** Your task **
Quote every line from the top of the listing down to and including the line that contains "const KINK_SHIFT = new".

** Available data **

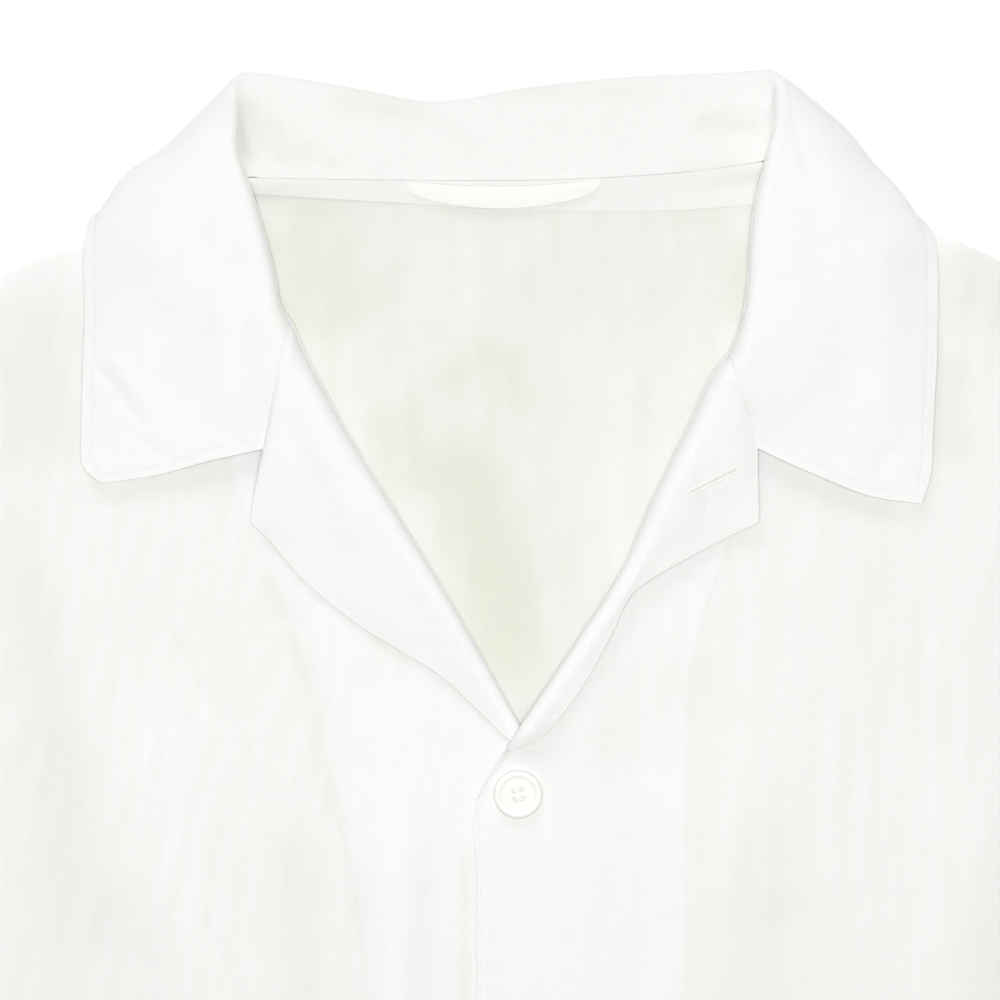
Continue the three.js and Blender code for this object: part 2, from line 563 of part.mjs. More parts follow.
// A station across the band, as points from the seam over the roll to the free edge.
function bandRow(station, outward) {
  const lean = THREE.MathUtils.degToRad(station.lean);
  const up = new THREE.Vector3(0, 0, 1);
  const points = outward.clone().multiplyScalar(-Math.cos(lean)).addScaledVector(up, Math.sin(lean));
  const over = outward.clone().multiplyScalar(Math.sin(lean)).addScaledVector(up, Math.cos(lean));
  const roll = station.roll;
  const centre = roll.clone().addScaledVector(points, -station.radius);
  const onRoll = (angle) => centre.clone()
    .addScaledVector(points, station.radius * Math.cos(angle))
    .addScaledVector(over, station.radius * Math.sin(angle));
  const standTop = onRoll(-Math.PI / 2);
  const stand = new THREE.LineCurve3(station.seam, standTop);
  const fall = new THREE.CatmullRomCurve3(
    [onRoll(Math.PI / 2), station.fall, station.turn, station.edge], false, "centripetal");
  return [
    ...steps(BAND.stand).slice(0, -1).map((t) => stand.getPoint(t)),
    ...steps(BAND.curl * 2).slice(0, -1).map((t) => onRoll(lerp(-Math.PI / 2, Math.PI / 2, t))),
    ...steps(BAND.fall).map((t) => fall.getPoint(t)),
  ].map(onSurface);
}

const SEAM_SHIFT = new THREE.Vector3(GAP + 0.5, GAP + 0.3, 0); // from the gorge to the collar's edge
const KINK_SHIFT = new THREE.Vector3(GAP + 0.5, 2.6, 1.6);

// The station where the seam leaves the roll for the gorge: its stand has shrunk to nothing.
function kinkRow(front, leaf) {
  const start = front.lapelPoint(front.kink, 0).add(KINK_SHIFT.clone().setX(front.side * KINK_SHIFT.x));
  const rise = front.rise(front.kink);
  const away = new THREE.Vector3(front.side, 0, 0);
  const station = {
    roll: start, seam: start, lean: 0, radius: rise,
    fall: asPoint(leaf.fall), turn: asPoint(leaf.turn), edge: asPoint(leaf.edge),
  };
  const row = bandRow(station, away);
  const hidden = BAND.stand + BAND.curl;
  return row.map((p, j) => (j < hidden ? start.clone() : p));
}

// A row of a leaf below the kink: it starts on the gorge, beside the lapel.
function leafRow(front, leaf) {
  const start = front.lapelPoint(front.kink, leaf.share);
  start.add(SEAM_SHIFT.clone().setX(front.side * SEAM_SHIFT.x));
  const line = new THREE.CatmullRomCurve3(
    [start, asPoint(leaf.fall), asPoint(leaf.turn), asPoint(leaf.edge)], false, "centripetal");
  const before = BAND.stand + BAND.curl * 2;
  return [...Array(before).fill(start), ...steps(BAND.fall).map((t) => line.getPoint(t))];
}

function collarStations() {
  const tucked = (station) => {
    const x = (part) => lerp(station.seam[0], station.roll[0], part);
    return {
      ...station,
      fall: [x(0.9), TUCKED.fall, PAIR_HALF],
      turn: [x(0.8), TUCKED.turn, PAIR_HALF],
      edge: [x(0.8), TUCKED.edge, PAIR_HALF],
    };
  };
  const placed = (front) => (station) => ({
    ...station,
    seam: station.seam.length === 2
      ? frontSeam(front, station.seam)
      : asPoint([station.seam[0], backNeckLevel(station.seam[0]) + GAP, station.seam[2]]),
    roll: asPoint(station.roll),
    fall: asPoint(station.fall),
    turn: asPoint(station.turn),
    edge: asPoint(station.edge),
  });
  return [
    ...RIGHT_COLLAR.map(placed(rightFront)),
    ...BACK_COLLAR.map(tucked).map(placed(rightFront)),
    ...LEFT_COLLAR.map(placed(leftFront)),
  ];
}

function collar() {
  const stations = collarStations();
  const rolls = new THREE.CatmullRomCurve3(stations.map((station) => station.roll));
  const rows = stations.map((station, i) => {
    const along = rolls.getTangent(i / (stations.length - 1));
    const outward = new THREE.Vector3(-along.y, along.x, 0).normalize();
    return bandRow(station, outward);
  });
  return surface([[
    ...RIGHT_LEAF.slice(0, -1).map((leaf) => leafRow(rightFront, leaf)),
    kinkRow(rightFront, RIGHT_LEAF[RIGHT_LEAF.length - 1]),
    ...rows,
    kinkRow(leftFront, LEFT_LEAF[0]),
    ...LEFT_LEAF.slice(1).map((leaf) => leafRow(leftFront, leaf)),
  ]]);
}

// ---------- neck tape and hanger loop ----------
const TAPE = { from: -95, to: 94, tallRight: 10, tallLeft: 4, columns: 14 };
const LOOP = { from: -39, to: 34, wide: 8, sag: 5.5, lift: 4, columns: 12 };
const ON_BACK = BACK_WALL / 2 + GAP + CLOTH / 2; // mid-surface of a layer lying on the back

function neckTape() {
  const rows = steps(TAPE.columns).map((t) => {
    const x = lerp(TAPE.from, TAPE.to, t);
    const top = backNeckLevel(x) - GAP - 0.4;
    const tall = lerp(TAPE.tallLeft, TAPE.tallRight, t);
    return [0, 1].map((down) => {
      const level = top - tall * down;
      return at(x, level, backHeight(x, level) + ON_BACK);
    });
  });
  return aroundSurface(surface([rows]), CLOTH);
}

function hangerLoop() {
  const rows = steps(LOOP.columns).map((t) => {
    const x = lerp(LOOP.from, LOOP.to, t);
    const arch = 1 - (2 * t - 1) ** 2;
    const top = backNeckLevel(x) - 1 - LOOP.sag * Math.sqrt(arch);
    return [0, 0.5, 1].map((down) => {
      const level = top - (LOOP.wide - 2 * (1 - arch)) * down;
      const lift = CLOTH + GAP + LOOP.lift * Math.sqrt(arch) * (1 - 0.5 * down);
      return at(x, level, backHeight(x, level) + ON_BACK + lift);
    });
  });
  return aroundSurface(surface([rows]), CLOTH);
}

// ---------- sleeves ----------
// The left sleeve, a flat tube: its ring runs along the top layer from the shoulder edge to the
// inner one and back along the layer that lies on the surface.
function sleeve() {
  const down = new THREE.Vector2(Math.sin(SLEEVE_ANGLE), -Math.cos(SLEEVE_ANGLE));
  const inward = new THREE.Vector2(-Math.cos(SLEEVE_ANGLE), -Math.sin(SLEEVE_ANGLE));
  const cuffOuter = new THREE.Vector2(SHOULDER.x, SHOULDER.level).addScaledVector(down, SLEEVE_LENGTH);
  const cuffInner = cuffOuter.clone().addScaledVector(inward, CUFF_WIDTH);
  const shares = ARMHOLE_LEVELS.map((level) =>
    (level - SHOULDER.level) / (UNDERARM.level - SHOULDER.level));
  const rows = steps(SLEEVE_ROWS).map((t) => {
    const point = (share, z) => {
      const level = lerp(SHOULDER.level, UNDERARM.level, share);
      const start = new THREE.Vector2(sideX(level) + SLEEVE_START_GAP, level);
      const end = cuffOuter.clone().lerp(cuffInner, share);
      const p = start.lerp(end, t);
      return at(p.x, p.y, z);
    };
    const domed = (share) => {
      const high = SLEEVE_TOP_Z + 2.2 * Math.sin(9 * share + 5 * t) * ease(4 * t) * ease(4 * (1 - t));
      const rounded = quarterRound(6 * share) * quarterRound(6 * (1 - share));
      return lerp(SIDE_Z, Math.max(high, SIDE_Z + 1), rounded);
    };
    const top = shares.map((share) => point(share, domed(share)));
    const under = shares.map((share) => point(share, BACK_Z)).reverse();
    const ring = [...top, ...under];
    return [...ring, ring[0]];
  });
  return aroundSurface(surface([rows]), BACK_WALL);
}

// The same piece for the body's other side.
function mirrored(geometry) {
  geometry.scale(-1, 1, 1);
  geometry.index.array.reverse(); // so that its faces still point outwards
  return geometry;
}

// ---------- buttons ----------
function toManifold(geometry) {
  geometry.deleteAttribute("normal");
  geometry.deleteAttribute("uv");
  const merged = mergeVertices(geometry, 1e-4);
  return new wasm.Manifold(new wasm.Mesh({
    numProp: 3,
    vertProperties: merged.getAttribute("position").array,
    triVerts: new Uint32Array(merged.index.array),
  }));
}

// A sew-through button: a low rim round a dished middle with four holes.
function button() {
  const { radius, thick, rim, dish, hole, holeRing } = BUTTON;
  const profile = [
    [0, 0], [radius - 1.2, 0], [radius, 1], [radius - 0.3, thick - 0.4],
    [radius - rim, thick], [radius - rim - 1.4, thick - dish], [0, thick - dish],
  ].map(([r, z]) => new THREE.Vector2(r, z));
  const disc = new THREE.LatheGeometry(profile, 20);
  disc.rotateX(Math.PI / 2);
  let solid = toManifold(disc);
  for (const quarter of [0, 1, 2, 3]) {
    const angle = ((quarter + 0.5) * Math.PI) / 2;
    const drill = new THREE.CylinderGeometry(hole, hole, thick * 3, 6);
    drill.rotateX(Math.PI / 2);
    drill.translate(holeRing * Math.cos(angle), holeRing * Math.sin(angle), 0);
    solid = solid.subtract(toManifold(drill));
  }
  const made = solid.getMesh();
  const geometry = new THREE.BufferGeometry();
  geometry.setAttribute("position", new THREE.BufferAttribute(made.vertProperties, 3));
  geometry.setIndex(new THREE.BufferAttribute(made.triVerts, 1));
  return geometry;
}

// Lays a disc flat on the left front at a level of the buttons' line, clear of every bump under it.
function restOnPlacket(disc, level) {
  const height = (x, y) => leftFront.height(x, y) + leftFront.curl(y, x - leftFront.inner(y));
  const r = BUTTON.radius;
  const x = CENTRE_FRONT;
  const slopeX = (height(x + r, level) - height(x - r, level)) / (2 * r);
  const slopeY = (height(x, level + r) - height(x, level - r)) / (2 * r);
  const bumps = steps(BUTTON.checks).map((t) => {
    const [dx, dy] = [r * Math.cos(2 * Math.PI * t), r * Math.sin(2 * Math.PI * t)];
    return height(x + dx, level + dy) - slopeX * dx - slopeY * dy;
  });
  const resting = Math.max(height(x, level), ...bumps) + PAIR_HALF + 2 * GAP;
  disc.position.copy(at(x, level, resting));
  const facing = new THREE.Vector3(-slopeX, -slopeY, 1).normalize();
  disc.quaternion.setFromUnitVectors(new THREE.Vector3(0, 0, 1), facing);
}

// ---------- the garment ----------
const jacket = new THREE.Group();
jacket.name = "shirt_jacket";

jacket.add(piece("back", back(), FABRIC));
const collarCloth = collar();
jacket.add(piece("upper_collar", overSurface(collarCloth), FABRIC));
jacket.add(piece("under_collar", underSurface(collarCloth), FABRIC));
for (const [name, front] of [["right", rightFront], ["left", leftFront]]) {
  jacket.add(piece(`${name}_front`, underSurface(front.front()), FABRIC));
  jacket.add(piece(`${name}_facing`, overSurface(front.facing()), FABRIC));
  jacket.add(piece(`${name}_sleeve`, front.side > 0 ? sleeve() : mirrored(sleeve()), FABRIC));
}
jacket.add(piece("neck_tape", neckTape(), FABRIC));
jacket.add(piece("hanger_loop", hangerLoop(), FABRIC));

for (let i = 0; i < BUTTON_COUNT; i += 1) {
  const disc = piece(`button_${i + 1}`, button(), NACRE);
  restOnPlacket(disc, BUTTON.first - i * BUTTON.pitch);
  jacket.add(disc);
}

export default jacket;
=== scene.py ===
"""Looks of a white linen shirt jacket that lies buttoned on its back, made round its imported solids.

Tables and forms are in millimetres, finished meshes in metres. X runs towards the wearer's left
sleeve and Z up from the surface that the garment lies on. Lengths down the garment are written as
"level": 0 on the back neck seam, negative to the hem. Right and left are the wearer's.
"""

from __future__ import annotations

import logging
import math
from dataclasses import dataclass, field
from enum import Enum
from typing import Any, Sequence

import bpy
import numpy as np
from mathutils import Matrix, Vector


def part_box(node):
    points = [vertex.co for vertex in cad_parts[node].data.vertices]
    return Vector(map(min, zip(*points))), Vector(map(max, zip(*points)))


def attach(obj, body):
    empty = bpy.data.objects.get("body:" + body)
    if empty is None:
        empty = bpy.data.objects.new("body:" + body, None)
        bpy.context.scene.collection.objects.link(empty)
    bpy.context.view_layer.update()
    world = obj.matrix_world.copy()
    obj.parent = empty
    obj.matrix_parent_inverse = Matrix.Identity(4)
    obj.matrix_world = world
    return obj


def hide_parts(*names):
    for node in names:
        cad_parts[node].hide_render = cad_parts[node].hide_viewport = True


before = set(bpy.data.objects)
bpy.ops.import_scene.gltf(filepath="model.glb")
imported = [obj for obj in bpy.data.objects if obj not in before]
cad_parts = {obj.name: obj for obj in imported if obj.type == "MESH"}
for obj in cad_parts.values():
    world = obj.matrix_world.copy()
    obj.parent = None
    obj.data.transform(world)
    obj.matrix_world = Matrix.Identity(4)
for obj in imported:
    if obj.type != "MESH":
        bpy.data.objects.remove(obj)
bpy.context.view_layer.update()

LOG = logging.getLogger("shirt_jacket")

Array = np.ndarray

# ---------- sizes shared with the solids ----------
MM = 0.001
BODY_LENGTH = 730.0
NECK_Y = 345.0
GAP = 0.3
PAIR_HALF = 1.15
BACK_WALL = 1.2
BACK_Z = 0.6
SHOULDER_X, SHOULDER_LEVEL = 240.0, -54.0
UNDERARM_LEVEL = -290.0
SLEEVE_LENGTH = 600.0
SLEEVE_ANGLE = math.radians(26)
CUFF_WIDTH = 130.0
SLEEVE_TOP_Z = 4.2
SLEEVE_START_GAP = GAP + BACK_WALL / 2
CENTRE_FRONT = 3.0
BUTTON_FIRST, BUTTON_PITCH, BUTTON_COUNT = -230.0, 100.0, 5
SIDE_Z, SHOULDER_Z, FRONT_Z = 1.5, 2.9, 4.6
SLANT = 0.93
EDGE_REACH = 26.0
OVERLAP_LIFT, OVERLAP_FROM, OVERLAP_TO = 3.1, 52.0, 24.0
CROSSING_X, CROSSING_LEVEL, CROSSING_REACH, CROSSING_LIFT = 5.0, -205.0, 15.0, 4.6
ROW_LEVEL_OUT = -185.0
PLACKET_FLAT, PLACKET_FADE = 20.0, 26.0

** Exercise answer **
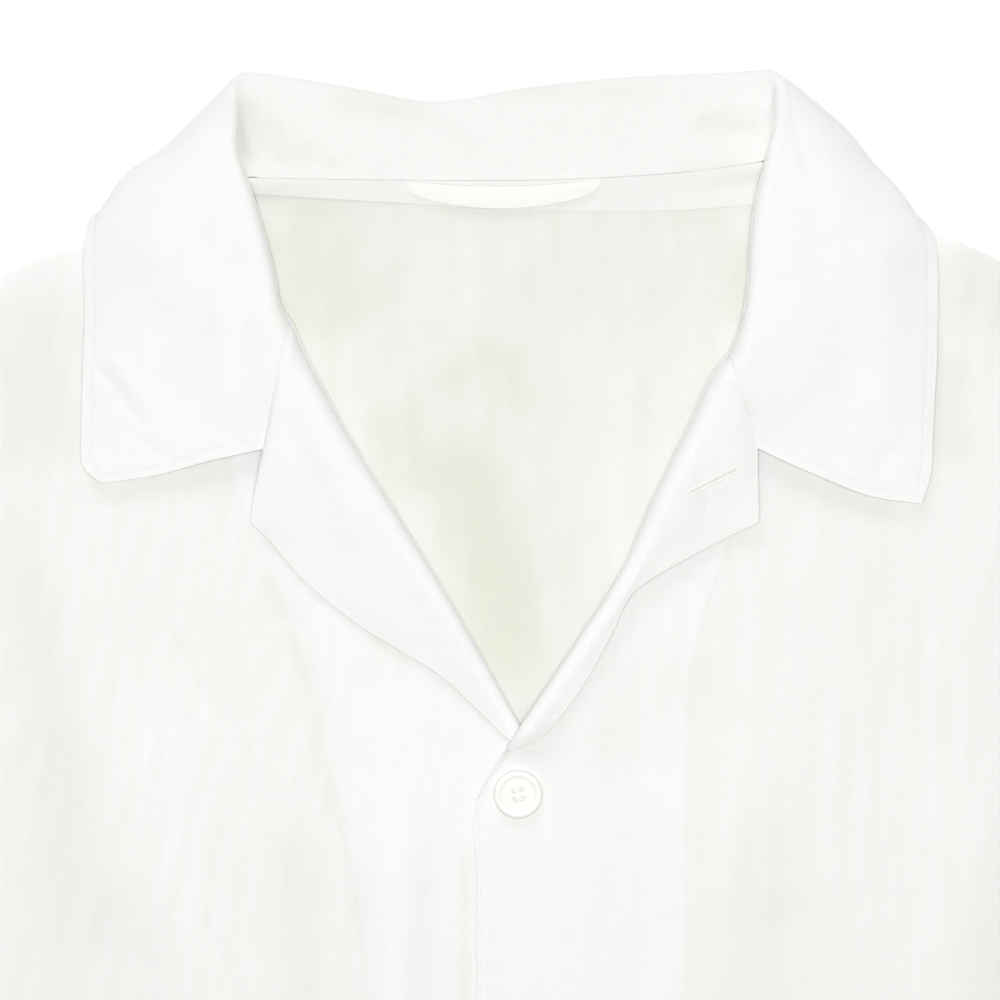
Continue the three.js and Blender code for this object: part 2, from line 563 of part.mjs. More parts follow.
// A station across the band, as points from the seam over the roll to the free edge.
function bandRow(station, outward) {
  const lean = THREE.MathUtils.degToRad(station.lean);
  const up = new THREE.Vector3(0, 0, 1);
  const points = outward.clone().multiplyScalar(-Math.cos(lean)).addScaledVector(up, Math.sin(lean));
  const over = outward.clone().multiplyScalar(Math.sin(lean)).addScaledVector(up, Math.cos(lean));
  const roll = station.roll;
  const centre = roll.clone().addScaledVector(points, -station.radius);
  const onRoll = (angle) => centre.clone()
    .addScaledVector(points, station.radius * Math.cos(angle))
    .addScaledVector(over, station.radius * Math.sin(angle));
  const standTop = onRoll(-Math.PI / 2);
  const stand = new THREE.LineCurve3(station.seam, standTop);
  const fall = new THREE.CatmullRomCurve3(
    [onRoll(Math.PI / 2), station.fall, station.turn, station.edge], false, "centripetal");
  return [
    ...steps(BAND.stand).slice(0, -1).map((t) => stand.getPoint(t)),
    ...steps(BAND.curl * 2).slice(0, -1).map((t) => onRoll(lerp(-Math.PI / 2, Math.PI / 2, t))),
    ...steps(BAND.fall).map((t) => fall.getPoint(t)),
  ].map(onSurface);
}

const SEAM_SHIFT = new THREE.Vector3(GAP + 0.5, GAP + 0.3, 0); // from the gorge to the collar's edge
const KINK_SHIFT = new THREE.Vector3(GAP + 0.5, 2.6, 1.6);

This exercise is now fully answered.